Thanks for sharing your experiences!
EPCOT definitely seems to be getting hit harder than the other parks right now, even if that isn’t always showing up in the wait times data. Probably a confluence of circumstances–construction wrapping up, Luminous still being new, locals loving Festival of the Arts, more conventions resuming, etc.
We were there both the weekend before MLK day (as a couple) and Feb 3-8 as a family (2 kids < 10). The Feb dates definitely 'felt' worse than Jan which surprised me a bit, but managing family expectations could have played into that. Also, both of these visits were significantly more crowded than the first week in October when we travelled during fall break.
One thing I've noticed this Jan/Feb compared to previous trips last year (Jan & Oct) is an increase in both the large number of student groups (cheer/band/dance/etc) and the number of international travelers and groups. Wondering if both of those took a little longer to bounce back than US family travel did…

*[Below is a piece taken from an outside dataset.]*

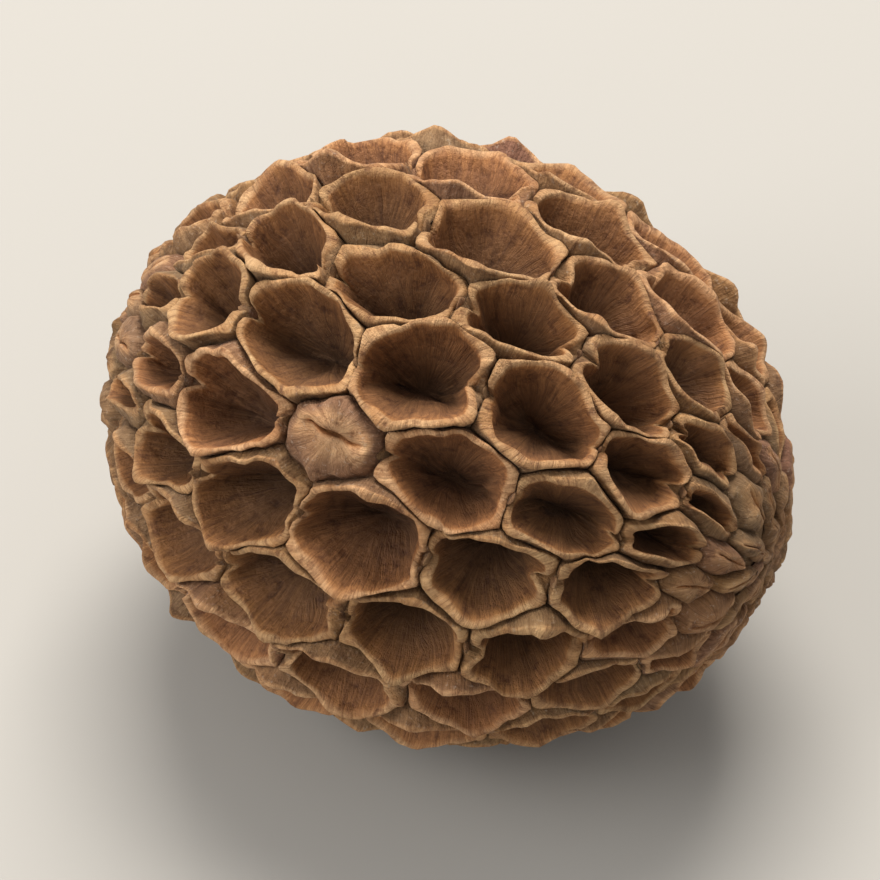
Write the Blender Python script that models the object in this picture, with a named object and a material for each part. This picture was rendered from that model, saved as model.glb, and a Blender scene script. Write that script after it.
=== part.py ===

I think all of those assessments are right on the money.
We have gone during the same week (last week of January into first week of February) over the last three years. This year was brutal. We hit MK on 1/30 and it was crazy busy compared to the previous two years. The other parks were not quite as bad, but way busier then the last two years. If we are looking at going based strictly on wait times, do you think this is a aberration, and we can plan for this week again, or should we look at weeks in September?
I’m honestly not sure why you’d trust my judgment on this, because I whiffed on those exact dates this year pretty badly.
With that said, my guess is that it is NOT an aberration. Maybe it’s off by ~10%, but even that would still be fairly busy. This could be a return to 2018-2020 normal for January and February, which had become far worse than mid-August through September. Just keep in mind that September weather can be much worse.